### Provided records:
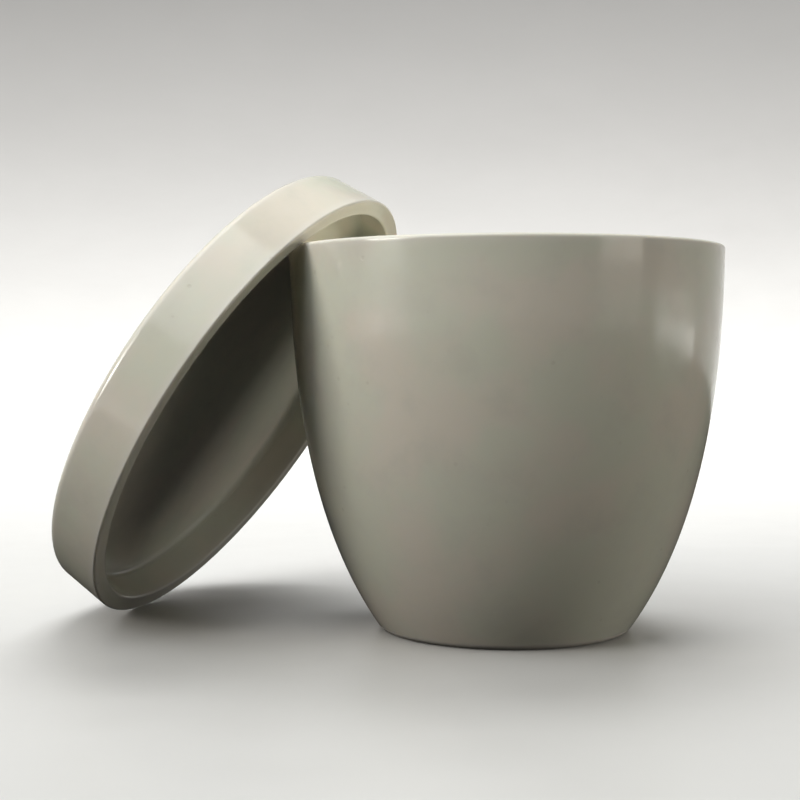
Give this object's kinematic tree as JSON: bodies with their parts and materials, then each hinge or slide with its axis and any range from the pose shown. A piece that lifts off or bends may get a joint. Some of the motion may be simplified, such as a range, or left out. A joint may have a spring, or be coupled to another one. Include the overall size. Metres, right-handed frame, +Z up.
{
  "type": "lidded crucible",
  "caption": "Glazed porcelain laboratory crucible with a rounded bowl on a small foot, and a loose flanged lid leaning against its rim; holds small samples for strong heating.",
  "frame": {"origin": "on the crucible's axis, in the plane that its foot ring rests on", "axes": "+Z up along the crucible's axis; the lid leans on the -X side and the row is symmetric about the XZ plane"},
  "size_m": [0.0771, 0.059, 0.0529],
  "materials": {
    "glazed_porcelain": "clear gloss glaze over off-white porcelain, bare biscuit under the foot"
  },
  "bodies": {
    "crucible": {"crucible": "glazed_porcelain"},
    "lid": {"lid": "glazed_porcelain"}
  },
  "joints": [
    {"name": "lid_lift", "type": "slide", "parent": "crucible", "child": "lid", "axis": [0, 0, 1], "range_m": [0, 0.06]}
  ]
}
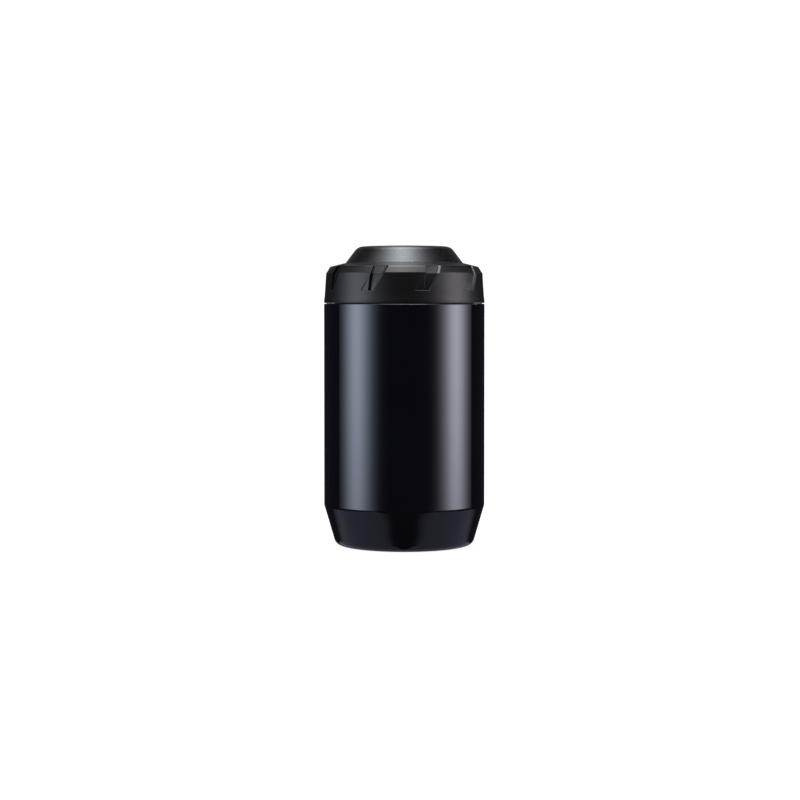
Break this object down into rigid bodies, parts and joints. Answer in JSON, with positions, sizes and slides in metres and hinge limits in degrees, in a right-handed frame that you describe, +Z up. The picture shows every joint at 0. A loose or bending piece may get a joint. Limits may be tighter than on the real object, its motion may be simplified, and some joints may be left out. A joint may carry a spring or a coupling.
{
  "type": "storage canister",
  "caption": "Screw-top storage canister for a bicycle bottle cage: gloss cup with a tapered foot, notched screw cap with a raised disc, padded roll-up tool wrap inside.",
  "frame": {"origin": "middle of the foot, on the surface the canister stands on", "axes": "+Z up along the canister's axis, -Y towards the viewer, +X to the viewer's right"},
  "size_m": [0.074, 0.074, 0.1378],
  "materials": {
    "gloss_shell": "gloss black moulding",
    "satin_cap": "satin black moulding",
    "speckled_disc": "fine speckled satin",
    "seal_rubber": "matt silicone",
    "foam": "closed-cell foam",
    "screw_steel": "zinc plated",
    "wrap_fabric": "knit-faced neoprene",
    "pocket_fabric": "woven nylon",
    "binding_tape": "ribbed binding tape",
    "strap_elastic": "woven elastic"
  },
  "bodies": {
    "canister": {"canister_shell": "gloss_shell", "shoulder_gasket": "seal_rubber", "base_pad": "foam"},
    "liner": {"cap_liner": "foam"},
    "cap": {"cap_shell": "satin_cap", "top_disc": "speckled_disc", "disc_screws": "screw_steel"},
    "tool_wrap": {"wrap_panel": "wrap_fabric", "wrap_bottom_binding": "binding_tape", "wrap_top_binding": "binding_tape", "lever_pocket": "pocket_fabric", "inflator_pocket": "pocket_fabric", "tube_pocket": "pocket_fabric", "multitool_pocket": "pocket_fabric", "wrap_strap": "strap_elastic"}
  },
  "joints": [
    {"name": "cap_rise", "type": "slide", "parent": "canister", "child": "liner", "axis": [0, 0, 1], "range_m": [0, 0.06]},
    {"name": "cap_unscrew", "type": "hinge", "parent": "liner", "child": "cap", "pos_m": [0, 0, 0.1118], "axis": [0, 0, 1], "range_deg": [0, 2400]},
    {"name": "wrap_float", "type": "slide", "parent": "canister", "child": "tool_wrap", "axis": [0, 0, 1], "range_m": [0, 0.008]}
  ],
  "couplings": [
    {"joint": "cap_rise", "follows": "cap_unscrew", "m_per_rad": 0.0014324}
  ]
}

### What needs to be done:
Reproduce the material exactly, with every line intact.

### Final result:
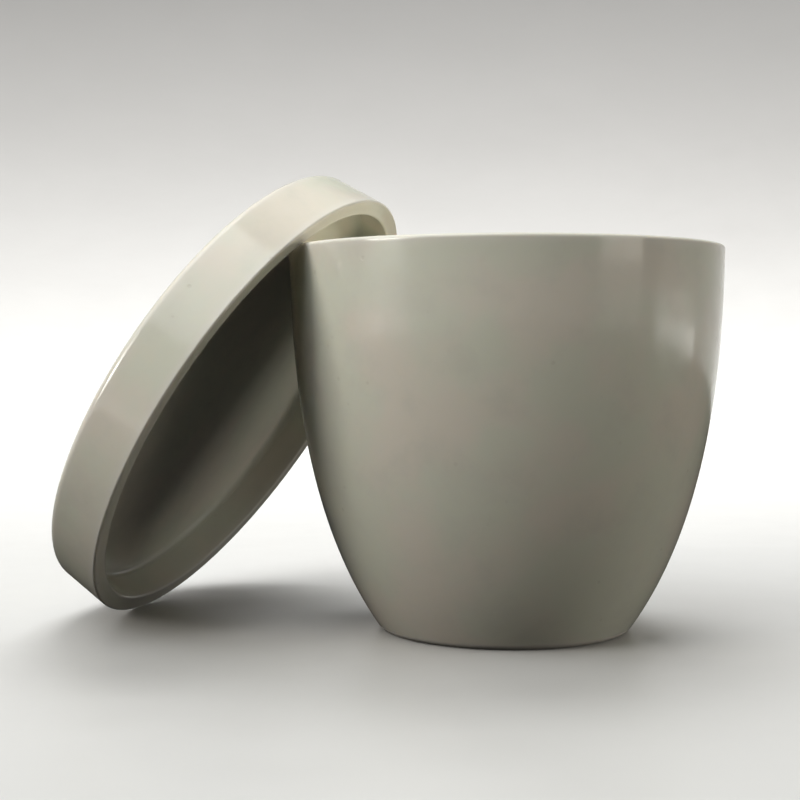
Give this object's kinematic tree as JSON: bodies with their parts and materials, then each hinge or slide with its axis and any range from the pose shown. A piece that lifts off or bends may get a joint. Some of the motion may be simplified, such as a range, or left out. A joint may have a spring, or be coupled to another one. Include the overall size. Metres, right-handed frame, +Z up.
{
  "type": "lidded crucible",
  "caption": "Glazed porcelain laboratory crucible with a rounded bowl on a small foot, and a loose flanged lid leaning against its rim; holds small samples for strong heating.",
  "frame": {"origin": "on the crucible's axis, in the plane that its foot ring rests on", "axes": "+Z up along the crucible's axis; the lid leans on the -X side and the row is symmetric about the XZ plane"},
  "size_m": [0.0771, 0.059, 0.0529],
  "materials": {
    "glazed_porcelain": "clear gloss glaze over off-white porcelain, bare biscuit under the foot"
  },
  "bodies": {
    "crucible": {"crucible": "glazed_porcelain"},
    "lid": {"lid": "glazed_porcelain"}
  },
  "joints": [
    {"name": "lid_lift", "type": "slide", "parent": "crucible", "child": "lid", "axis": [0, 0, 1], "range_m": [0, 0.06]}
  ]
}
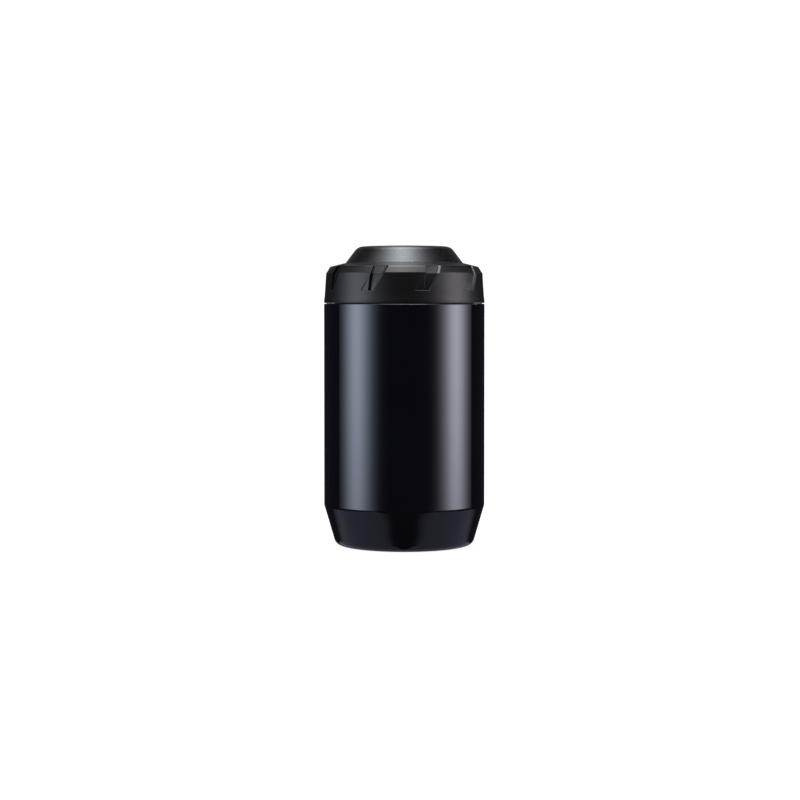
Break this object down into rigid bodies, parts and joints. Answer in JSON, with positions, sizes and slides in metres and hinge limits in degrees, in a right-handed frame that you describe, +Z up. The picture shows every joint at 0. A loose or bending piece may get a joint. Limits may be tighter than on the real object, its motion may be simplified, and some joints may be left out. A joint may carry a spring or a coupling.
{
  "type": "storage canister",
  "caption": "Screw-top storage canister for a bicycle bottle cage: gloss cup with a tapered foot, notched screw cap with a raised disc, padded roll-up tool wrap inside.",
  "frame": {"origin": "middle of the foot, on the surface the canister stands on", "axes": "+Z up along the canister's axis, -Y towards the viewer, +X to the viewer's right"},
  "size_m": [0.074, 0.074, 0.1378],
  "materials": {
    "gloss_shell": "gloss black moulding",
    "satin_cap": "satin black moulding",
    "speckled_disc": "fine speckled satin",
    "seal_rubber": "matt silicone",
    "foam": "closed-cell foam",
    "screw_steel": "zinc plated",
    "wrap_fabric": "knit-faced neoprene",
    "pocket_fabric": "woven nylon",
    "binding_tape": "ribbed binding tape",
    "strap_elastic": "woven elastic"
  },
  "bodies": {
    "canister": {"canister_shell": "gloss_shell", "shoulder_gasket": "seal_rubber", "base_pad": "foam"},
    "liner": {"cap_liner": "foam"},
    "cap": {"cap_shell": "satin_cap", "top_disc": "speckled_disc", "disc_screws": "screw_steel"},
    "tool_wrap": {"wrap_panel": "wrap_fabric", "wrap_bottom_binding": "binding_tape", "wrap_top_binding": "binding_tape", "lever_pocket": "pocket_fabric", "inflator_pocket": "pocket_fabric", "tube_pocket": "pocket_fabric", "multitool_pocket": "pocket_fabric", "wrap_strap": "strap_elastic"}
  },
  "joints": [
    {"name": "cap_rise", "type": "slide", "parent": "canister", "child": "liner", "axis": [0, 0, 1], "range_m": [0, 0.06]},
    {"name": "cap_unscrew", "type": "hinge", "parent": "liner", "child": "cap", "pos_m": [0, 0, 0.1118], "axis": [0, 0, 1], "range_deg": [0, 2400]},
    {"name": "wrap_float", "type": "slide", "parent": "canister", "child": "tool_wrap", "axis": [0, 0, 1], "range_m": [0, 0.008]}
  ],
  "couplings": [
    {"joint": "cap_rise", "follows": "cap_unscrew", "m_per_rad": 0.0014324}
  ]
}